During her time at TMU, Bociurkiw made space for feminist, queer, and anti-racist pedagogy and research through the Studio for Media Activism & Critical Thought, a research hub at Ryerson University that blurs the boundaries between media art, activism, and scholarly investigation, co-organizing dozens of radical research creation events like a Death Café, a feminist gaming workshop, and a panel with the Nunavut-based Arnait Video Productions women's production company. Its annual Laboratory of Feminist Memory Cabaret, held offsite at Glad Day Bookshop, was an landmark event that mobilized feminist research and cultural work both within and beyond the university. She created some of Ryerson's first social justice focused courses that examined activist media production, and gender/race/queer theories of time-based and digital media.

==Activism==

Bociurkiw was active in the Toronto and Vancouver feminist movement, peace, and LGBT social movements. She was involved with Women's Action for Peace, International Women's Day Coalition, the pro-choice movement, the Latin American solidarity movement, Women for Economic Justice, and the artist-run scene. While living in Montreal, she co-taught the first course on LGBT cinema in Canada, at Concordia University, with Thomas Waugh. She was among the first group of women in Canada to enter the male-dominated field of media art, and to use film and video to draw attention to women's, labour and other issues.

Bociurkiw's 2015 film—This is Gay Propaganda: LGBT Rights and the War in Ukraine—highlights the role of LGBT activists in the 2013 Euromaidan and 2014 Ukrainian revolution, which culminated in the expulsion of Ukrainian President Viktor Yanukovych. LGBT people in Ukraine had a lot to lose from the rise of Russian political influences there. As a result of the illegal occupation and annexation of Crimea by the Russian Federation in 2014—bringing it under the Russian LGBT propaganda law—many LGBT Ukrainians from Crimea and Donetsk were forced to flee to safe houses in Kyiv and Odesa. Bociurkiw's film was among the first to draw attention to this struggle and gives voice to the heroes of the Ukrainian LGBT rights movement.

In 2016, she published the article "Big Affect: The Ephemeral Archive of Second Wave Feminist Video Collectives in Canada," the result of several years' research into Canadian feminist media history and its intersections with broadcast technologies and activism. She also, with Dr Elena Marchevska of South Bank University London, initiated an international research project analyzing the complex intersection between forced migration and new place-making strategies through art, called Project Finding Home. Her research and curation is ongoing, with the dissemination of the film Analogue Revolution, and the curation of a film/video series, “This Is the Feminist Archive” (2024–25), screening experimental feminist works from the late 20th century in independent venues in Toronto.

==Works==

=== Literary works ===

Marusya Bociurkiw's work is "cast with stark, memorable details that capture the conflicting essence of families". Her books examine "complex relationships and histories."

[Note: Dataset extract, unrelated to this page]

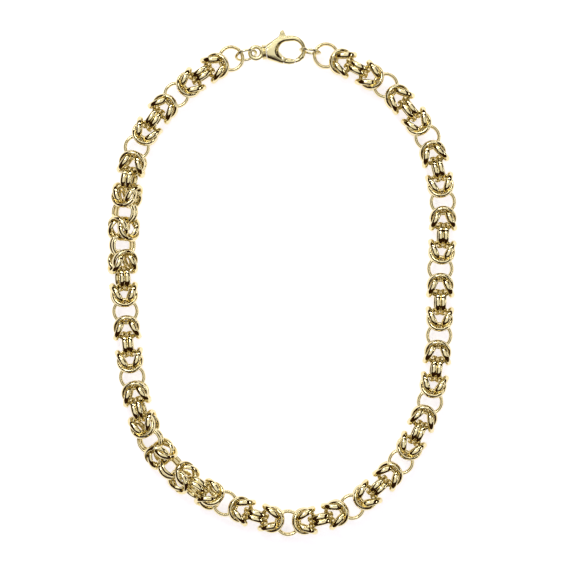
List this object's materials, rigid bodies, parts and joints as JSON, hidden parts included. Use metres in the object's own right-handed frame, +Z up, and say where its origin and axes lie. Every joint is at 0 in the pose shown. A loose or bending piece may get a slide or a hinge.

- The Woman Who Loved Airports (Press Gang Publishers, 1994)
- Halfway to the East (Lazara Press, 1999)
- The Children of Mary (Inanna Publications, 2006)
- Comfort Food for Breakups: The Memoir of a Hungry Girl (Arsenal Pulp Press, 2007)
- Feeling Canadian: Television Nationalism & Affect (Wilfrid Laurier University Press, 2011)
- ' 'Food Was Her Country: The Memoir of a Queer Daughter (Dagger Editions / Caitlin Press 2018) ' '
- Recipes for Trouble: A World of Food Stories, Culinary Memories, and Ingredients Queerly Political (2012–2013)
- The Media Studies Blog (rabble.ca, 2010–2014)
- A Girl, Waiting (2015)
- Bringing Back Memory in Unbound: Ukrainian Canadians Writing Home (University of Toronto Press, 2016)

=== Films ===

- Our Choice, A Tape About Teenage Mothers (Vtape, 1983)
- Stronger than Before (Vtape, 1984)
- No Small Change (Vtape, 1985)
- Playing With Fire (Vtape, 1986)
- Bullets for a Revolution (Vtape, 1988)
- Night Visions (Vtape, 1989)
- Bodies in Trouble (Vtape, 1990)
- Nancy Drew & the Mystery of the Haunted Body (Vtape, 1999)
- Unspoken Territory (Moving Images Distribution, 2001)
- Flesh and Blood:A Journey Between East and West or What's the Ukrainian Word for Sex? (Moving Images Distribution, 2006)
- This is Gay Propaganda: LGBT Rights and the War in Ukraine (Winds of Change Production, 2015)
- Analogue Revolution: How Feminist Media Changed the World (Winds of Change Productions, 2023)

==Awards==
Bociurkiw's memoir, Comfort Food for Breakups: The Memoir of a Hungry Girl, received Foreword Magazine's INDIEFAB Book of the Year Award (2007), the Independent Publisher Book Awards (silver) for Best Autobiography/Memoir (2008); and was short-listed for the Golden Crown Literary Award, Lesbian Short Story Essay Collection, and the prestigious Kobzar Literary Award and the Lambda Literary Award (2008). Bociurkiw was the 2013 recipient of the Deans' Scholarly, Research and Creative Activity Award at Ryerson University. Her short story, "A Girl, Waiting," was short-listed for the 2015 CBC Creative Non-Fiction Award. The anthology Unbound: Ukrainian Canadians Writing Home, which included her story"Bringing Back Memory" won a 2018 Kobzar Award. Her memoir Food Was Her Country was shortlisted for a 2019 Lambda Award.

The film Analogue Revolution has won several awards, including the Prix de Publique at the Image+Nation Festival, Montreal 2023, and the Spirit of Activism Award at the Nevada Women's Film Festival, 2024, and was a Canadian Screen Award nominee for Best Feature Length Documentary at the 13th Canadian Screen Awards in 2025.